Мы с женой соглашались с тем, что Жермону отъезд в Торку пойдет на пользу, но граф Ариго хотел подобной судьбы всем сыновьям Каролины. Врачи строжайшим образом запретили ему путешествовать, как верхом, так и в карете, и граф решил вызвать наследника к себе и устроить ему экзамен. Затем графу Ариго пришла в голову мысль совместить встречу со старшим сыном и празднование шестнадцатилетия Ги. Жермона он намеревался перевести в действующую армию, а Ги определить в оруженосцы к кому-то из высокопоставленных военных. Последняя мысль настолько завладела графом, что он не мог ни о чем другом говорить. Я и Каролина с ужасом ждали этого дня, не в силах помешать распоряжавшемуся судьбой нашего сына упрямцу.
До шестнадцатилетия Ги оставалось немногим более полугода, когда граф Ариго получил приглашение на прием в честь дня рождения Его Величества Фердинанда. Сам он ехать не мог, но настоял на том, чтобы поехали Каролина с младшими сыновьями. Я, как наставник, должен был сопровождать мальчиков. Мы были счастливы этой поездкой, казавшейся глотком благословенной прохлады после Заката, в котором мы пребывали с момента возвращения графа. Однако этот глоток счастья оказался последним.
Мы остановились в особняке Ариго на площади Леопарда. Каролина, исполняя волю графа и опасаясь дурного влияния на Ги и Иорама со стороны единокровного брата, навещала сына в гвардейских казармах. В первый же день она вернулась потрясенной сходством Жермона с отцом. Это сходство отмечали все, от командующего гвардией генерала Понси до Ее Величества Алисы, которую Каролина, отдавая дань благодарности, посетила в ее уединении. Я не знаю, кому из нас первому пришла мысль о том, что Ги и Жермон не должны встречаться при посторонних, а меня с мальчиками не должны видеть вместе.
Иорам был еще мал, и его лицо сохраняло детскую неопределенность, но Ги уже сформировался. Наше сходство было очевидным, в то время как в мое отсутствие Каролина могла объяснить внешность младших сыновей своим северным происхождением. Мы решили, что я не вернусь в Ариго, и Каролина написала несколько писем своим друзьям, у которых подрастали сыновья, предлагая мои услуги.

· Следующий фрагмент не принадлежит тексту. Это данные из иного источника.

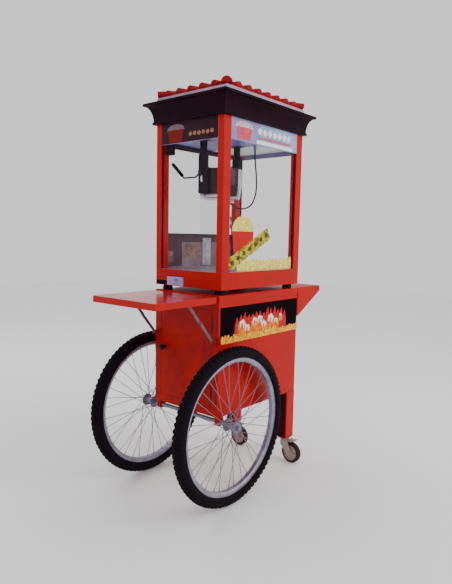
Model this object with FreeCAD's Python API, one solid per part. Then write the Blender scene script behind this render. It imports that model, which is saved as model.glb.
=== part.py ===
import FreeCAD, Part
import math
import os

V = FreeCAD.Vector

# A popcorn cart: a glazed popping cabin with a tiled roof, standing on a sheet-steel cart with
# two large spoked wheels, two braked casters, a folding shelf and a fixed shelf.
# Frame: millimetres, +Z up, X along the cart from the folding shelf to the casters, the
# customer's side faces -Y. The origin is on the floor, under the middle of the whole cart.

# ---- driving dimensions ----
SHEET = 2.0                    # steel sheet of the cart
BODY_LENGTH = 576.0            # cart body along X
BODY_WIDTH = 380.0             # cart body along Y
DROP_SHELF_LENGTH = 341.0
END_SHELF_LENGTH = 205.0
SHELF_WIDTH = 370.0
FLOOR_Z = 355.0                # underside of the cart body
TOP_Z = 862.0                  # top of the cart
RIM_DEPTH = 26.0               # folded edge of the top and of both shelves
FRAME_WIDTH = 36.0             # door frame stiles and rails

WHEEL_RADIUS = 330.0           # 26 inch bicycle wheel with its tyre
TYRE_RADIUS = 26.0
RIM_RADIUS = 285.0
RIM_INNER = 266.0
RIM_HALF_WIDTH = 14.0
WHEEL_Y = 249.0                # middle plane of each large wheel
AXLE_X = -193.0
AXLE_RADIUS = 9.0
SPINDLE_RADIUS = 6.0
SPOKES = 36
RUN_FIT = 0.05                 # radial clearance of a running fit

CASTER_RADIUS = 50.0
CASTER_TRAIL = 40.0
LEG_X = 66.0                   # caster leg section
LEG_Y = 52.0
LEG_FOOT_Z = 122.0

CABIN_LENGTH = 561.0           # popping cabin along X
CABIN_WIDTH = 389.0            # popping cabin along Y
CABIN_X0 = -215.0
CABIN_Z = 884.0                # underside of the cabin's base
DECK_Z = 955.0                 # top of the base, where the glass starts
HEADER_Z = 1489.0              # underside of the sign panels
CORNICE_Z = 1577.0
CORNICE_TOP = 1664.0
CORNICE_OUT = 44.0             # overhang of the cornice's lip
CORNICE_FOOT = 14.0            # overhang of the cornice's foot
POST_X = 46.0
POST_Y = 32.0
GLASS = 4.0
CEILING_Z = 1510.0
CURB_HEIGHT = 27.0             # plain band under the tiles
TILE_PITCH = 66.0
TILE_RADIUS = 18.0
ROOF_RISE = 22.0               # from the eaves to the ridge

KETTLE_X = -10.0
KETTLE_RADIUS = 97.0
KETTLE_FOOT_Z = 1265.0
KETTLE_RIM_Z = 1392.0
PIVOT_Z = 1375.0
HANGER_X = 112.0               # each hanger's middle from the kettle's middle
TRUNNION_RADIUS = 8.0
CORD_RADIUS = 3.5

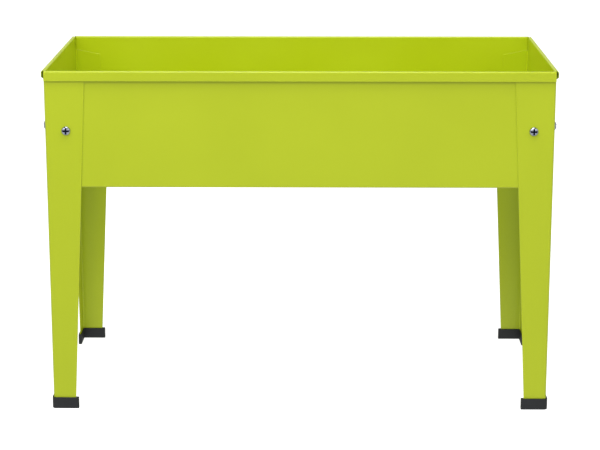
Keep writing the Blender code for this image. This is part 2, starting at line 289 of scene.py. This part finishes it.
def zinc_plate():
    """Cold-headed steel, barrel zinc plated and blue passivated: a bright metal with a cool cast, a
    little uneven from tumbling, that mirrors the room in small broken glints."""
    made, tree, shader, place = surface(
        "steel, barrel zinc plated and blue passivated",
        Metallic=1.0,
    )
    # Passivation drifts in colour across a head, over 3 to 4 mm.
    film = add(tree, "ShaderNodeTexNoise", {"Vector": place, "Scale": per_metre(3.5), "Detail": 2.0})
    # Tumbling marks are some 0.2 mm across; they are drawn at 0.6 mm so that they show.
    marks = add(tree, "ShaderNodeTexNoise", {"Vector": place, "Scale": per_metre(0.6), "Detail": 2.0})
    colour = add(
        tree,
        "ShaderNodeMix",
        {"Factor": film.outputs["Fac"], "A": linear(ZINC_COOL), "B": linear(ZINC_BRIGHT)},
        data_type="RGBA",
    )
    # The cross recess is painted dark navy: painted shade and painted dark reflection for the inside of
    # the cross.
    recess = add(tree, "ShaderNodeAttribute", attribute_name=RECESS_SHADE).outputs["Fac"]
    shaded = add(
        tree,
        "ShaderNodeMix",
        {"Factor": recess, "A": colour.outputs["Result"], "B": linear(ZINC_RECESS_PAINTED_SHADE)},
        data_type="RGBA",
    )
    gloss = add(
        tree,
        "ShaderNodeMapRange",
        {"Value": marks.outputs["Fac"], "From Min": 0.3, "From Max": 0.7, "To Min": 0.12, "To Max": 0.24},
    )
    dents = add(
        tree,
        "ShaderNodeBump",
        {"Height": marks.outputs["Fac"], "Strength": 0.4, "Distance": 0.00002},
    )
    tree.links.new(shaded.outputs["Result"], shader.inputs["Base Color"])
    tree.links.new(gloss.outputs["Result"], shader.inputs["Roughness"])
    tree.links.new(dents.outputs["Normal"], shader.inputs["Normal"])
    return made


def pale_floor():
    """Opal acrylic light table: matt white, lit from below, so shadows on it stay faint."""
    made, tree, shader, place = surface(
        "opal acrylic light table",
        Roughness=0.9,
        Specular_IOR_Level=0.1,
        Emission_Color=(1.0, 1.0, 1.0, 1.0),
        Emission_Strength=FLOOR_GLOW,
    )
    cloud = add(tree, "ShaderNodeTexNoise", {"Vector": place, "Scale": per_metre(400), "Detail": 1.0})
    colour = add(
        tree,
        "ShaderNodeMix",
        {"Factor": cloud.outputs["Fac"], "A": linear(FLOOR_PALE), "B": linear(FLOOR_PALER)},
        data_type="RGBA",
    )
    tree.links.new(colour.outputs["Result"], shader.inputs["Base Color"])
    return made


# ---------------------------------------------------------------- mesh helpers


def near(a, b):
    return abs(a - b) < SAME_PLACE


def among(value, choices):
    return any(near(value, choice) for choice in choices)


def edges_where(bm, test):
    """The edges whose two ends both pass the test."""
    return [edge for edge in bm.edges if all(test(vert.co) for vert in edge.verts)]


def split(bm, point, normal, faces=None, **options):
    """Cuts the faces, or the whole mesh, along a plane."""
    chosen = list(bm.faces) if faces is None else list(faces)
    geometry = {vert for face in chosen for vert in face.verts}
    geometry |= {edge for face in chosen for edge in face.edges}
    bmesh.ops.bisect_plane(
        bm,
        geom=chosen + list(geometry),
        dist=WELD,
        plane_co=point,
        plane_no=normal,
        **options,
    )


def flat_sheet(bm, half_u, half_v, frame_matrix):
    """One flat face centred on the matrix's origin, in its XY plane."""
    made = bmesh.ops.create_grid(bm, x_segments=1, y_segments=1, size=0.5)["verts"]
    stretch = Matrix.Diagonal((2 * half_u, 2 * half_v, 1, 1))
    bmesh.ops.transform(bm, matrix=frame_matrix @ stretch, verts=made)


def fold(bm, edges, move):
    """Adds a flange along the edges and returns its far edges; move gives each new corner's place."""
    made = bmesh.ops.extrude_edge_only(bm, edges=edges)["geom"]
    for corner in (item for item in made if isinstance(item, bmesh.types.BMVert)):
        corner.co = move(corner.co.copy())
    far = [item for item in made if isinstance(item, bmesh.types.BMEdge)]
    return [edge for edge in far if all(vert in made for vert in edge.verts)]


def round_folds(bm, radius):
    bmesh.ops.recalc_face_normals(bm, faces=bm.faces)
    folds = [edge for edge in bm.edges if not edge.is_boundary and edge.calc_face_angle() > FOLD_ANGLE]
    bmesh.ops.bevel(
        bm,
        geom=folds,
        offset=radius,
        offset_type="OFFSET",
        segments=BEND_SEGMENTS,
        profile=0.5,
        affect="EDGES",
        material=-1,
    )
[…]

Понимая, что нам суждено расстаться, мы заметались, как часто случается с людьми, которые осознают надвигающуюся беду и пытаются предотвратить потерю самого дорогого в их жизни. Увы, судьба решительно ополчилась против нас. Ее перстом стал генерал Понси, нанесший визит графине Ариго. Увидев Ги и Иорама и поговорив с ними, Понси пошутил, что, если б не всем известная добродетель не покидавшей Гайярэ графини, он бы решил, что у Ариго всего один сын. Мы поняли, что нужно что-то предпринять. В этот вечер мы поссорились впервые с того дня, когда я написал Каролине оскорбительное письмо.
Утром моя жена сказала, что знает, кто нам поможет, и назвала имя графа Штанцлера, в то время еще не ставшего кансилльером. Я хорошо помнил этого вельможу, проводившего немало времени при дворе Ее Величества. Август Штанцлер никогда не пользовался успехом у дам, но охотно оказывал им услуги. У него была репутация человека отзывчивого и готового помочь всем, кто нуждался в его помощи. Я не думал, что Штанцлер сможет найти выход из нашего положения, но Каролина была о нем высокого мнения, и я не стал с ней спорить. Как ни странно, граф согласился нам помочь.
По его совету мы расстались. Каролина с мальчиками вернулась в Ариго, я остался в столице. При помощи Штанцлера мне удалось получить незначительное место в Академии, я надеялся, что ненадолго. Через полтора месяца меня разыскал наш покровитель и сообщил, что все уладилось: Жермон отправится в Торку, не повидавшись с отцом. Граф Штанцлер предупредил, что меня станут расспрашивать высокопоставленные лица и что мне следует выказать свою неосведомленность, но найти способ упомянуть о дурном самочувствии графа Ариго, вспышках необузданного гнева, которые имели место и в действительности, а также о том, что это случалось после получения писем из столицы. О наследнике графа мне не следовало говорить ничего, кроме правды, а именно – что юноша резок, неучтив, не склонен к наукам и дурно влияет на младших братьев. Мы проговорили более трех часов, обсуждая мои возможные показания и вспоминая нашу молодость.